= Brief =
Copy verbatim the material from its first line to the line that holds "handle at -90.", including that line.

= Available data =
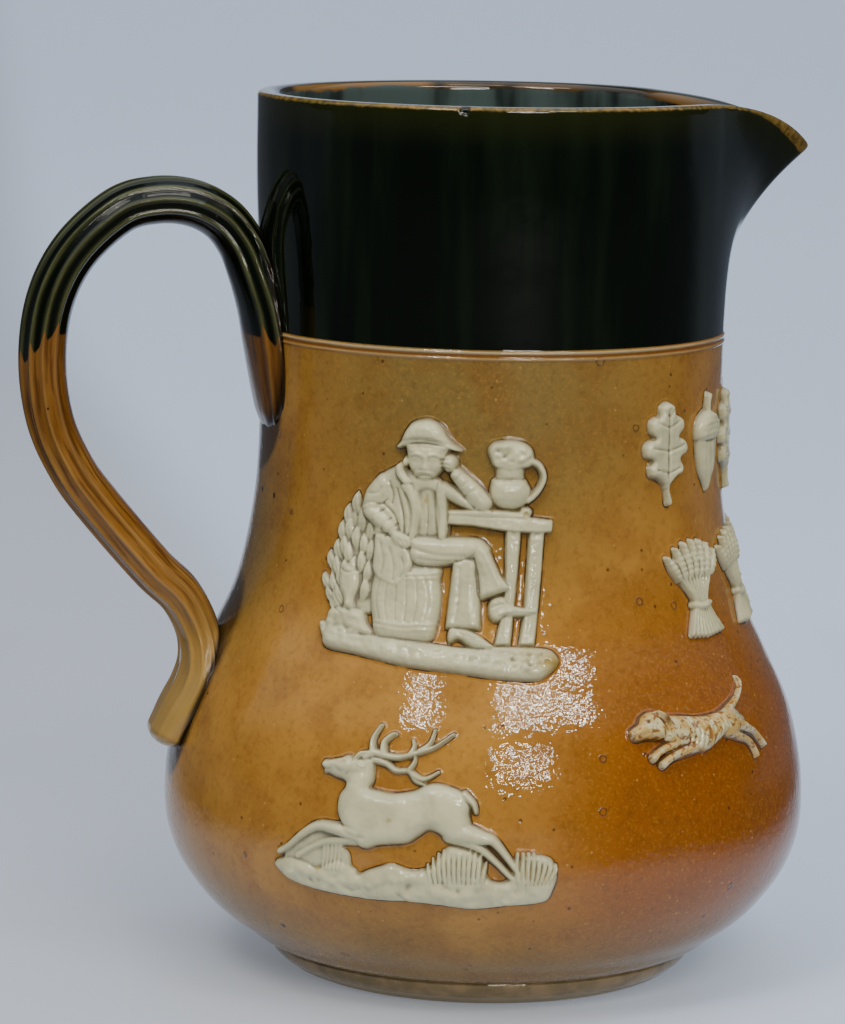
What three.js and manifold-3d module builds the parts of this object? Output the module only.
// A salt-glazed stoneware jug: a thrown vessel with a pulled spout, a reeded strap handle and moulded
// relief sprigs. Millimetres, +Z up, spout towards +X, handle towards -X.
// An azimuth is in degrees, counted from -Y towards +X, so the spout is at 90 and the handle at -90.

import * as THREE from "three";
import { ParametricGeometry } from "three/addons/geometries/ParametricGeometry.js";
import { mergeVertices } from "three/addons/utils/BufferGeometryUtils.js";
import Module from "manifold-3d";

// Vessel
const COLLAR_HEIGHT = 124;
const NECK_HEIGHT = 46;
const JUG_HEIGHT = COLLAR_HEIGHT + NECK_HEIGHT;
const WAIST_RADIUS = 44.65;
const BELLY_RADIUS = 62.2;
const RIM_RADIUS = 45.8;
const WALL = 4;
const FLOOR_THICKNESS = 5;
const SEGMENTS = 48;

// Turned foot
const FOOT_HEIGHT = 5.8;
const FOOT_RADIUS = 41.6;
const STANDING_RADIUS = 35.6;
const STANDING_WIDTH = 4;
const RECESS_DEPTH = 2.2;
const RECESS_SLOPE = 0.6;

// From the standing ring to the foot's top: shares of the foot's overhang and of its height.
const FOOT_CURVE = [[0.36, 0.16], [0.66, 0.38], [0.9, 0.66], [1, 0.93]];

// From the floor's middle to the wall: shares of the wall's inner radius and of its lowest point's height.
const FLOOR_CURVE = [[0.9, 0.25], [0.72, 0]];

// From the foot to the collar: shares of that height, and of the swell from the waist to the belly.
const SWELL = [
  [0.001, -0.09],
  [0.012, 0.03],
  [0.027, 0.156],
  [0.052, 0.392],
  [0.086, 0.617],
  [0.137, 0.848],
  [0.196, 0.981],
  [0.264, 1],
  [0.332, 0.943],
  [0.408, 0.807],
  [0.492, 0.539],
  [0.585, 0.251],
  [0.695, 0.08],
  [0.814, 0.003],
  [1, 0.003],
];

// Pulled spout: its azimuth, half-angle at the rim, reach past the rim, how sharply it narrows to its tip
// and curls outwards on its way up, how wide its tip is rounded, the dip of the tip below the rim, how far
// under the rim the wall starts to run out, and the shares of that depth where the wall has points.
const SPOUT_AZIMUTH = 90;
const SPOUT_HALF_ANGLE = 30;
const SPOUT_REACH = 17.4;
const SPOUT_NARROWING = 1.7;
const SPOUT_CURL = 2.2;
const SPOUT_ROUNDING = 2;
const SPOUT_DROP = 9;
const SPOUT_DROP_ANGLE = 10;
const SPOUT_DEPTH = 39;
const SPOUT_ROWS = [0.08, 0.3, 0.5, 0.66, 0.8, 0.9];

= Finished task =
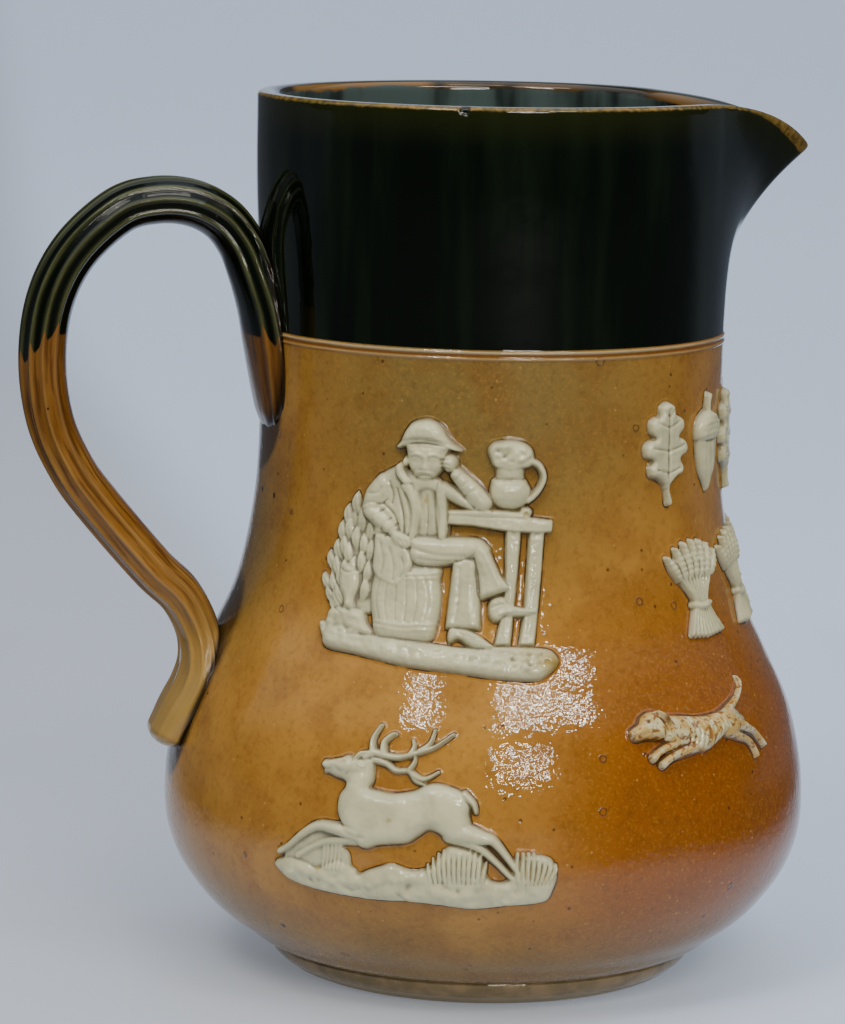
What three.js and manifold-3d module builds the parts of this object? Output the module only.
// A salt-glazed stoneware jug: a thrown vessel with a pulled spout, a reeded strap handle and moulded
// relief sprigs. Millimetres, +Z up, spout towards +X, handle towards -X.
// An azimuth is in degrees, counted from -Y towards +X, so the spout is at 90 and the handle at -90.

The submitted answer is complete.